# This makes me sick



## euro_verrückt (Jun 4, 2010)




----------



## jawnsense (Apr 4, 2010)

would daily.


----------



## efritsch (Aug 21, 2002)

Slap a Hello Kitty Sticker on that and I'm sold!


----------



## jbags18 (Jun 11, 2010)

my roommate in college was actually friends with the guy who owned this car.


----------



## euro_verrückt (Jun 4, 2010)

jbags18 said:


> my roommate in college was actually friends with the guy who owned this car.


your college roommate is friends with a filthy rich and famous japanese fashion designer?

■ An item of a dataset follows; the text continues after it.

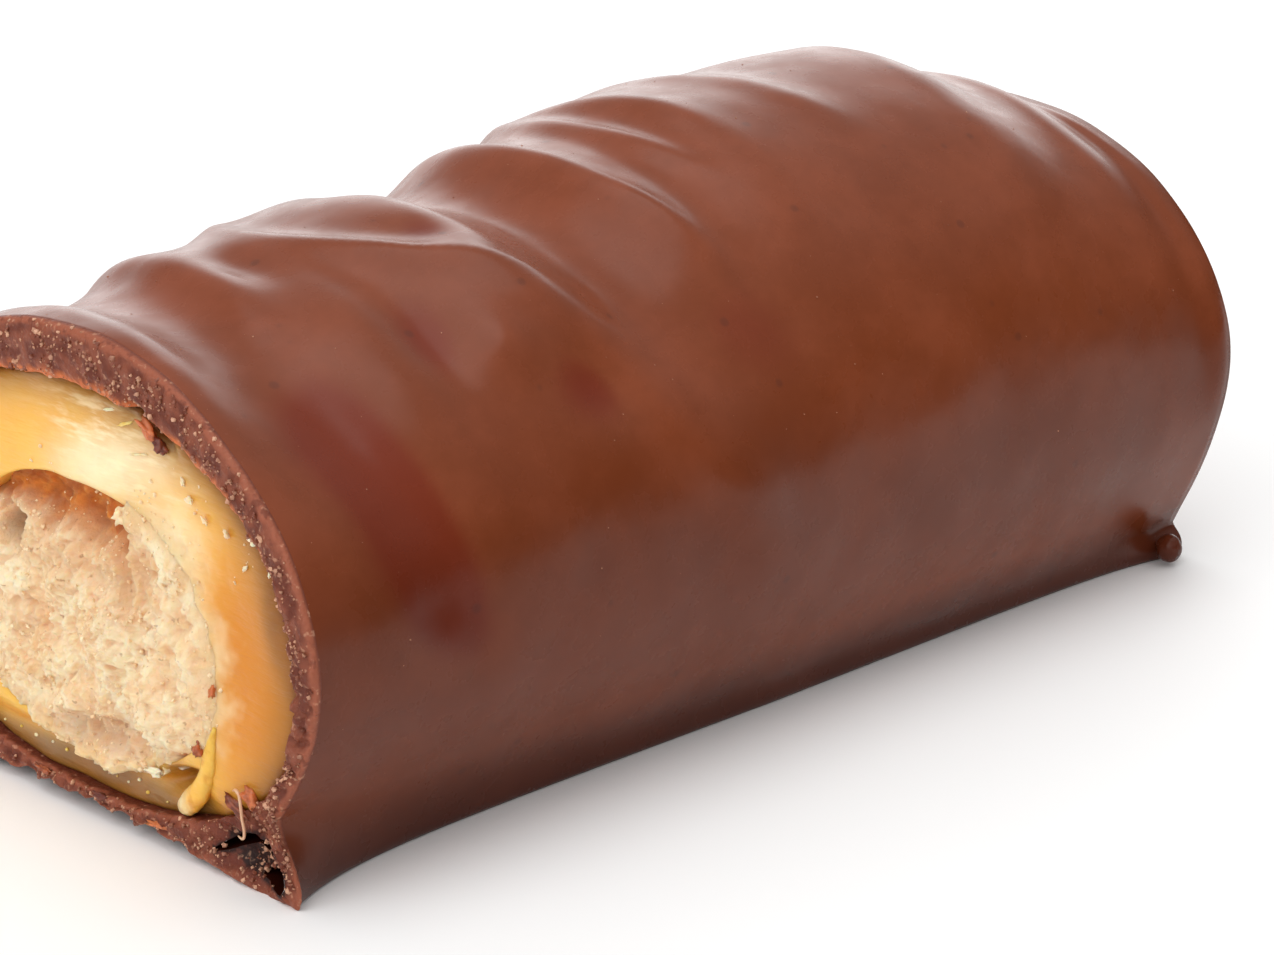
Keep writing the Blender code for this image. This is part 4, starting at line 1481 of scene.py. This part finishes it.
def lumps(name, bits, rough, seed):
    """One mesh of irregular lumps laid on the cut face, each with its own shade."""
    data = bpy.data.meshes.new(name)
    mesh = bmesh.new()
    shades = []
    for number, bit in enumerate(bits):
        ball = bmesh.ops.create_icosphere(mesh, subdivisions=3, radius=0.5)["verts"]
        tilt = math.radians(bit.tilt)
        for vertex in ball:
            place = Vector(vertex.co)
            swell = 1.0 + rough * noise.fractal(place * 3.0 + Vector((seed + number, 0, 0)),
                                                1.0, 2.0, 2)
            place *= swell
            along, over, out = place.y * bit.length, place.z * bit.width, place.x * bit.width
            across = bit.across + along * math.cos(tilt) - over * math.sin(tilt)
            up = bit.up + along * math.sin(tilt) + over * math.cos(tilt)
            vertex.co = Vector((CUT_X + bit.depth + out, across, up)) * MM
        shades += [(0.8 + number * 0.37) % 1.0] * len(ball)
    mesh.to_mesh(data)
    mesh.free()
    set_value(data, "shade", shades)
    data.shade_smooth()
    return data


class BAR_OT_bits(bpy.types.Operator):
    """Lay the single flakes, curls and bubbles on the cut face"""

    bl_idname = "caramel_bar.bits"
    bl_label = "Flakes and Bubbles"

    def execute(self, context):
        coat, caramel = context.scene.bar_chocolate, context.scene.bar_caramel
        crumb = context.scene.bar_crumb
        bubbles = [Bit(across, up, strip_depth(across, up) - 0.02, size, size * 0.8, 0.0)
                   for (across, up), size in zip(BUBBLES, BUBBLE_SIZES * len(BUBBLES))]
        flakes = grain_finish("chocolate_flakes", coat.rim_bright, coat.rim_red, 0.4, 0.2)
        stray = grain_finish("pale_flakes", crumb.crumb_cream, crumb.crumb_colour, 0.6, 0.5)
        curls = grain_finish("caramel_curls", caramel.caramel_cream, caramel.caramel_gold, 0.3,
                             0.5)
        place_piece("chocolate_flakes", lumps("chocolate_flakes", CHOCOLATE_BITS, 0.9, 3.0),
                    (flakes,), "milk_chocolate")
        place_piece("pale_flakes", lumps("pale_flakes", CRUMB_BITS, 0.9, 13.0), (stray,),
                    "pale_crumb")
        place_piece("caramel_curls", lumps("caramel_curls", CARAMEL_BITS, 0.5, 23.0), (curls,),
                    "soft_caramel")
        place_piece("bubbles", lumps("bubbles", bubbles, 0.2, 33.0), (curls,), "soft_caramel")
        return {"FINISHED"}


# Path of the caramel tongue: (across, up, depth, half width)
TONGUE = ((-7.7, 5.6, 0.3, 0.08), (-7.5, 4.9, 0.3, 0.24), (-7.3, 4.2, 0.32, 0.34),
          (-7.05, 3.5, 0.34, 0.36), (-6.6, 2.8, 0.38, 0.44), (-6.05, 2.25, 0.42, 0.44),
          (-5.55, 1.88, 0.48, 0.36), (-5.3, 1.72, 0.52, 0.22), (-5.15, 1.64, 0.55, 0.05))
# Path of the curled thread: (across, up, depth, half width)
THREAD = ((-8.75, 3.55, 0.2, 0.03), (-9.1, 3.72, 0.05, 0.06), (-9.35, 3.6, 0.0, 0.065),
          (-9.45, 3.2, -0.03, 0.06), (-9.52, 2.8, -0.05, 0.055), (-9.62, 2.4, -0.05, 0.06),
          (-9.6, 2.12, -0.05, 0.055), (-9.42, 1.97, 0.0, 0.05), (-9.15, 1.98, 0.05, 0.03))
STRAND_STEPS = 8
STRAND_AROUND = 28


def strand(name, path, thickness):
    """A round strand along a smooth path on the cut face, flattened to thickness."""
    course = smooth_curve(path, STRAND_STEPS, False)
    places = np.column_stack([CUT_X + course[:, 2], course[:, 0], course[:, 1]])
    ahead = np.gradient(places, axis=0)
    ahead /= np.linalg.norm(ahead, axis=1, keepdims=True)
    side = np.cross(ahead, (1.0, 0.0, 0.0))
    side /= np.linalg.norm(side, axis=1, keepdims=True)
    lift = np.cross(side, ahead)
    around = np.linspace(0.0, 2.0 * np.pi, STRAND_AROUND, endpoint=False)[:, None]
    loft = Loft()
    for index, place in enumerate(places):
        reach = max(course[index, 3], 0.01)
        ring = place + reach * (np.cos(around) * side[index]
                                + thickness * np.sin(around) * lift[index])
        ring = ring + 0.12 * reach * uneven(ring, 0.5, 91.0, 2)[:, None]
        if index == 0:
            loft.begin(tuple(place), ring)
        else:
            loft.ring(ring)
    loft.cap(tuple(places[-1]))
    return loft.mesh(name)


# Drip on the foot: middle, half sizes and unevenness
DRIP_PLACE = (24.5, -12.1, 0.82)
DRIP_REACH = (0.55, 0.6, 0.64)
DRIP_ROUGH = 0.05


class BAR_OT_drip(bpy.types.Operator):
    """Hang the small drip of chocolate on the foot near the coated end"""

    bl_idname = "caramel_bar.drip"
    bl_label = "Drip"

    def execute(self, context):
        data = bpy.data.meshes.new("foot_drip")
        mesh = bmesh.new()
        for vertex in bmesh.ops.create_icosphere(mesh, subdivisions=5, radius=1.0)["verts"]:
            swell = 1.0 + DRIP_ROUGH * noise.fractal(vertex.co * 1.5, 1.0, 2.0, 2)
            place = [middle + reach * swell * share for middle, reach, share
                     in zip(DRIP_PLACE, DRIP_REACH, vertex.co)]
            vertex.co = Vector((place[0], place[1], max(place[2], 0.02))) * MM
        mesh.to_mesh(data)
        mesh.free()
        data.shade_smooth()
        place_piece("foot_drip", data, (bpy.data.materials["milk_chocolate_coat"],),
                    "milk_chocolate")
        return {"FINISHED"}


class BAR_OT_strands(bpy.types.Operator):
    """Lay the pulled caramel tongue and the curled thread at the cut's near corner"""

    bl_idname = "caramel_bar.strands"
    bl_label = "Tongue and Thread"

    def execute(self, context):
        look, coat = context.scene.bar_caramel, context.scene.bar_chocolate
        tongue = strand("caramel_tongue", TONGUE, 0.7)
        points = vertex_places(tongue)
        cream = 1.0 - smooth_step(-points[:, 1] + 0.4 * uneven(points, 0.8, 93.0), 5.2, 6.4)
        paint = covered(np.array(look.caramel_gold), cream, look.caramel_cream)
        streak = 0.55 * smooth_step(uneven(points, 0.45, 95.0, 3), -0.1, 0.4)
        set_colour(tongue, "paint", covered(paint, streak, look.caramel_amber))
        set_value(tongue, "pulled", np.zeros(len(points)))
        place_piece("caramel_tongue", tongue, (bpy.data.objects["caramel_mass"].active_material,),
                    "soft_caramel")
        thread = strand("curled_thread", THREAD, 1.0)
        set_value(thread, "shade", np.zeros(len(thread.vertices)))
        pale = grain_finish("pale_thread", look.caramel_cream, coat.rim_pale, 0.4, 0.3)
        place_piece("curled_thread", thread, (pale,), "soft_caramel")
        return {"FINISHED"}


# Stage

LENS = 98.02
SENSOR = 36.0
CAMERA_PLACE = (-95.4234, -98.6229, 52.83)
CAMERA_HEADING = 45.05
CAMERA_DOWN = 18.45
FLOOR_RADIUS = 2.5
# Where the sky and its overhead panel start and are full, by the sine of the height
SKY_SPREAD = (0.15, 0.85)
TOP_SPREAD = (0.88, 0.96)
# Panels: heading and height in degrees, and the cosines off them where they start and are full
BACK_PANEL = (45.0, 6.0, 0.78, 0.985)
CUT_PANEL = (185.0, 25.0, 0.6, 0.98)


def add_camera():
    """The camera at the photograph's place and angle."""
    data = bpy.data.cameras.new("camera")
    data.lens = LENS
    data.sensor_width = SENSOR
    data.clip_start = 0.01
    camera = add_object("camera", data)
    camera.location = [value * MM for value in CAMERA_PLACE]
    heading, down = math.radians(CAMERA_HEADING), math.radians(CAMERA_DOWN)
    camera.rotation_euler = (math.pi / 2 - down, 0.0, heading - math.pi / 2)
    bpy.context.scene.camera = camera


class Sky(Finish):
    """A world being wired with a finish's short calls."""

    def __init__(self, name):
        self.world = bpy.data.worlds.new(name)
        self.world.use_nodes = True
        self.nodes = self.world.node_tree.nodes
        self.links = self.world.node_tree.links
        self.shader = self.nodes["Background"]


def studio_sky(look):
    """A sky that brightens upwards, with soft panels overhead, behind the bar and at its cut."""
    sky = Sky("studio")
    toward = sky.node("ShaderNodeTexCoord").outputs["Generated"]
    parts = sky.fill(sky.node("ShaderNodeSeparateXYZ"), Vector=toward)
    height = parts.outputs["Z"]
    light = sky.ramp(height, *SKY_SPREAD, look.low, look.low + look.sky)
    light = sky.maths("ADD", light, sky.ramp(height, *TOP_SPREAD, 0.0, look.top))
    for strength, panel in ((look.back, BACK_PANEL), (look.cut, CUT_PANEL)):
        heading, raised, start, full = panel
        level = math.cos(math.radians(raised))
        facing = sky.node("ShaderNodeVectorMath", operation="DOT_PRODUCT")
        sky.links.new(toward, facing.inputs[0])
        facing.inputs[1].default_value = (math.cos(math.radians(heading)) * level,
                                          math.sin(math.radians(heading)) * level,
                                          math.sin(math.radians(raised)))
        shine = sky.ramp(facing.outputs["Value"], start, full, 0.0, strength)
        light = sky.maths("ADD", light, shine)
    sky.fill(sky.shader, Color=(1.0, 1.0, 1.0, 1.0), Strength=light)
    return sky.world


def add_floor(look):
    """A wide pale disc under the bar."""
    mesh = bmesh.new()
    bmesh.ops.create_circle(mesh, cap_ends=True, segments=96, radius=FLOOR_RADIUS)
    data = bpy.data.meshes.new("floor")
    mesh.to_mesh(data)
    mesh.free()
    finish = Finish("pale_floor")
    finish.fill(finish.shader, Base_Color=(*look.floor_colour, 1.0), Roughness=0.7)
    data.materials.append(finish.material)
    floor = add_object("floor", data)


class BAR_OT_stage(bpy.types.Operator):
    """Set up the pale floor, soft sky and camera"""

    bl_idname = "caramel_bar.stage"
    bl_label = "Stage"

    def execute(self, context):
        look = context.scene.bar_stage
        add_floor(look)
        add_camera()
        context.scene.world = studio_sky(look)
        context.scene.view_settings.view_transform = "Standard"
        return {"FINISHED"}


class BAR_PT_panel(bpy.types.Panel):
    """Lists the pieces of the bar"""

    bl_idname = "BAR_PT_panel"
    bl_label = "Caramel Bar"
    bl_space_type = "VIEW_3D"
    bl_region_type = "UI"
    bl_category = "Caramel Bar"

    def draw(self, context):
        column = self.layout.column(align=True)
        for operator in OPERATORS:
            column.operator(operator.bl_idname)


LOOKS = {
    "bar_chocolate": ChocolateLook,
    "bar_caramel": CaramelLook,
    "bar_crumb": CrumbLook,
    "bar_scatter": ScatterSizes,
    "bar_stage": StageLook,
}
OPERATORS = (BAR_OT_stage, BAR_OT_coating, BAR_OT_caramel, BAR_OT_centre, BAR_OT_rim_grains,
             BAR_OT_crumbs, BAR_OT_specks, BAR_OT_bits, BAR_OT_strands, BAR_OT_drip)


def register():
    """Registers the property groups, the operators and the panel."""
    for name, group in LOOKS.items():
        bpy.utils.register_class(group)
        setattr(bpy.types.Scene, name, PointerProperty(type=group))
    for operator in OPERATORS:
        bpy.utils.register_class(operator)
    bpy.utils.register_class(BAR_PT_panel)


def unregister():
    """Removes them again."""
    bpy.utils.unregister_class(BAR_PT_panel)
    for operator in reversed(OPERATORS):
        bpy.utils.unregister_class(operator)
    for name, group in reversed(LOOKS.items()):
        delattr(bpy.types.Scene, name)
        bpy.utils.unregister_class(group)


def main():
    """Builds every piece in order."""
    register()
    for operator in OPERATORS:
        group, action = operator.bl_idname.split(".")
        getattr(getattr(bpy.ops, group), action)()


if __name__ == "__main__":
    main()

and as disgusting as this pink bugatti is, this next one is even worse

http://www.geekologie.com/2011/07/man-convincingly-mods-2k-mercury-cougar.php


----------



## tom.ski (Jun 13, 2011)

lol thats gross:facepalm:


----------



## vwbeaner (Jun 4, 2007)

not my cup of tea... bet it goes like stink though


----------



## Onix.08 (May 10, 2011)

*Haven't seen kitty pink car*

Well, this is my first time to see a kitty pink car! Worth seeing one.


----------



## carolrastet (Aug 5, 2011)

Hey, i've never seen anything like pink bugatti  it is terrible! no, really, I cant imagine how someone can buy a pink car at all...it tells everybody about your brain level I think or about your age...


----------



## Jetta30 (Sep 5, 2011)

OK, who sold a Bugatti to Paris Hilton?!!!


----------



## a4 (Oct 28, 2000)

jawnsense said:


> would daily.


X2

:laugh::laugh:


----------



## -2000VWGOLF1.8T- (Aug 21, 2011)

WHYYYYYYYY!!!:banghead::banghead::banghead:


----------



## bmorrone92 (Aug 18, 2011)

:facepalm: a pathetic way to show you have money


----------



## Eagle Eye 22 (Feb 12, 2016)

Ay Caramba... Elton John's in town


----------